Check each line for the string "packed". Give only the count of lines that have it.

Data shown:
# # # # # # #
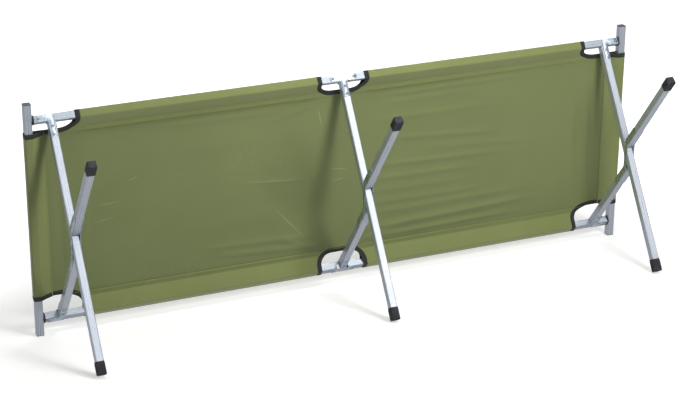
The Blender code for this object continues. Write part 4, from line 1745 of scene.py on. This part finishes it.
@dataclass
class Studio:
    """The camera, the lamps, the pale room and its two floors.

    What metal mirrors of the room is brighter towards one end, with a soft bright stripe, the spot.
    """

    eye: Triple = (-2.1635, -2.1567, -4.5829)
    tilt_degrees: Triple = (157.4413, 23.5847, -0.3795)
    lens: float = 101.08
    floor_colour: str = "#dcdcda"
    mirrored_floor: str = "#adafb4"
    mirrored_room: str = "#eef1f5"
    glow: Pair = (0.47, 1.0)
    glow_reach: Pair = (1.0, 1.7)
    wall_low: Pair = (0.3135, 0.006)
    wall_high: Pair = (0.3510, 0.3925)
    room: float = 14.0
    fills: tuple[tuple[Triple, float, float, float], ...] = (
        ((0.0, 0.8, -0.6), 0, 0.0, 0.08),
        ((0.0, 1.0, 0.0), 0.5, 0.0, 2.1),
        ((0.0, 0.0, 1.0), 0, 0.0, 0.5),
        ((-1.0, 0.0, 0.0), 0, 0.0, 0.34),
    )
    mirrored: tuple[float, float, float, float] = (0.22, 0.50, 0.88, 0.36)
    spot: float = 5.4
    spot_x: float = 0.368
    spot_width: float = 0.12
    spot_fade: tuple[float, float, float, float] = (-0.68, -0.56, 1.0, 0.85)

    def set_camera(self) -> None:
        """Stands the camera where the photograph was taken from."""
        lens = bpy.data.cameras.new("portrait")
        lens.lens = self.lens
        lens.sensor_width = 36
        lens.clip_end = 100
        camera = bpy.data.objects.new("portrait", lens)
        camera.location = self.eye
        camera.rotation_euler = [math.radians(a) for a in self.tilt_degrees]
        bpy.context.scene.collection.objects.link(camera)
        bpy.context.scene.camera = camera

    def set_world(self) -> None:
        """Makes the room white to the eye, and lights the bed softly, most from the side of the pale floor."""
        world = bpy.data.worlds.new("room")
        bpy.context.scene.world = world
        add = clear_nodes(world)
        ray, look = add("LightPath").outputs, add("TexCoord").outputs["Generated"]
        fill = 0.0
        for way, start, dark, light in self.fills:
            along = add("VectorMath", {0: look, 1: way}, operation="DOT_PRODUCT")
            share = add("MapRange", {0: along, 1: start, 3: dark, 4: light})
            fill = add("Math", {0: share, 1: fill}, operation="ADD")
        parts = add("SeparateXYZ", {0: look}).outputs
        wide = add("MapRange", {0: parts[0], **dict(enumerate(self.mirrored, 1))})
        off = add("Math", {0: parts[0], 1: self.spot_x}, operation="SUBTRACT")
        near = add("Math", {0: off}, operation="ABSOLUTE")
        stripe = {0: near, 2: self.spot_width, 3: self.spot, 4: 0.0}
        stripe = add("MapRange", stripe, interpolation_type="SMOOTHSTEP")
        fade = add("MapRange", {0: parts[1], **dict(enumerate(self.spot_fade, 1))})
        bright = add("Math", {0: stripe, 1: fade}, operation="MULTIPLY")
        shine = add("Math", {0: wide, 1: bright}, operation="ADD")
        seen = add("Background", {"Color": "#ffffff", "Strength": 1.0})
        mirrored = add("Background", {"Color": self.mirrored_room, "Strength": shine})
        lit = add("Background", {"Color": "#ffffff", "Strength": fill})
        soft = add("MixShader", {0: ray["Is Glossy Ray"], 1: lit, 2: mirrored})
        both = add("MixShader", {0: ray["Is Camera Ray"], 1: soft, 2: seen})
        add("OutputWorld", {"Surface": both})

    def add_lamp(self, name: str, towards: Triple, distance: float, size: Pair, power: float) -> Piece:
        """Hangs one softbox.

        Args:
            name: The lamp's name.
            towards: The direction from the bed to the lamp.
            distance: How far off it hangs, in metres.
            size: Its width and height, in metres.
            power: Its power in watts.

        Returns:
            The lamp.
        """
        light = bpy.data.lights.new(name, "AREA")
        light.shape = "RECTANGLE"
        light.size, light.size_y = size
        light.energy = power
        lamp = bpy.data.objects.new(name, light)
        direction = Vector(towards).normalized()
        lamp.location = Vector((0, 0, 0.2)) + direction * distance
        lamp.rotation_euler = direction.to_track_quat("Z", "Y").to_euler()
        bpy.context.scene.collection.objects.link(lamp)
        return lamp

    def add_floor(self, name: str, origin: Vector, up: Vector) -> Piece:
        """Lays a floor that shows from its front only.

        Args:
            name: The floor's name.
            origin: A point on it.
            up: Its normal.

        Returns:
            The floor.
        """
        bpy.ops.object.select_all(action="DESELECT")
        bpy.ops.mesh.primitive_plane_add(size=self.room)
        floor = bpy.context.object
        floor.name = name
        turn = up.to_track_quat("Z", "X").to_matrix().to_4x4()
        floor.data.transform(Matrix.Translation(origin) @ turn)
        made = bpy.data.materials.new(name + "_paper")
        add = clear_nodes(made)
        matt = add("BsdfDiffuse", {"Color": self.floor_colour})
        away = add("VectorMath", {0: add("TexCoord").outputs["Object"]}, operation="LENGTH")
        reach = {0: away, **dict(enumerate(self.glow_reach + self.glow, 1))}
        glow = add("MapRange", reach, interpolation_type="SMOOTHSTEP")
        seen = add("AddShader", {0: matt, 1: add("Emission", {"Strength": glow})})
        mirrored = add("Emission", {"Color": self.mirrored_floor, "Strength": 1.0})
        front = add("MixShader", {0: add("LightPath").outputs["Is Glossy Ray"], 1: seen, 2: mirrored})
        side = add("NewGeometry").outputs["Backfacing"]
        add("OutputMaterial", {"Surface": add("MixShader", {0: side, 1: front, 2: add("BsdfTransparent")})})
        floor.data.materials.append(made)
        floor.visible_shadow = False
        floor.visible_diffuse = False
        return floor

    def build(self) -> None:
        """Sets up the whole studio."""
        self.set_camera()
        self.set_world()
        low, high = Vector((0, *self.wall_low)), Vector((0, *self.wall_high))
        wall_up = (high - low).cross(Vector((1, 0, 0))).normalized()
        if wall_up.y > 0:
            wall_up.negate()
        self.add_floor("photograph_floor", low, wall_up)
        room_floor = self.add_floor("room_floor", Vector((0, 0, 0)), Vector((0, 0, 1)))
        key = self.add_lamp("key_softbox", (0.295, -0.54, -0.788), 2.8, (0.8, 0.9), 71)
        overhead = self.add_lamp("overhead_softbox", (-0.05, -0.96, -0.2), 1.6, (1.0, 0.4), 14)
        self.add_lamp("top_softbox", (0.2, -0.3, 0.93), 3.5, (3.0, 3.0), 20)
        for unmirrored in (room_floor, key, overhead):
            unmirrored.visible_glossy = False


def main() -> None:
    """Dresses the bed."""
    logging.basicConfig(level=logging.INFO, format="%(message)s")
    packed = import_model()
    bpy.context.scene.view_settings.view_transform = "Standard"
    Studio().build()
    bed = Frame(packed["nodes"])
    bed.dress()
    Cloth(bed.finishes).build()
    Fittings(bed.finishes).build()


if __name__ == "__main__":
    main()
# # # # # # #
Solved problem: 2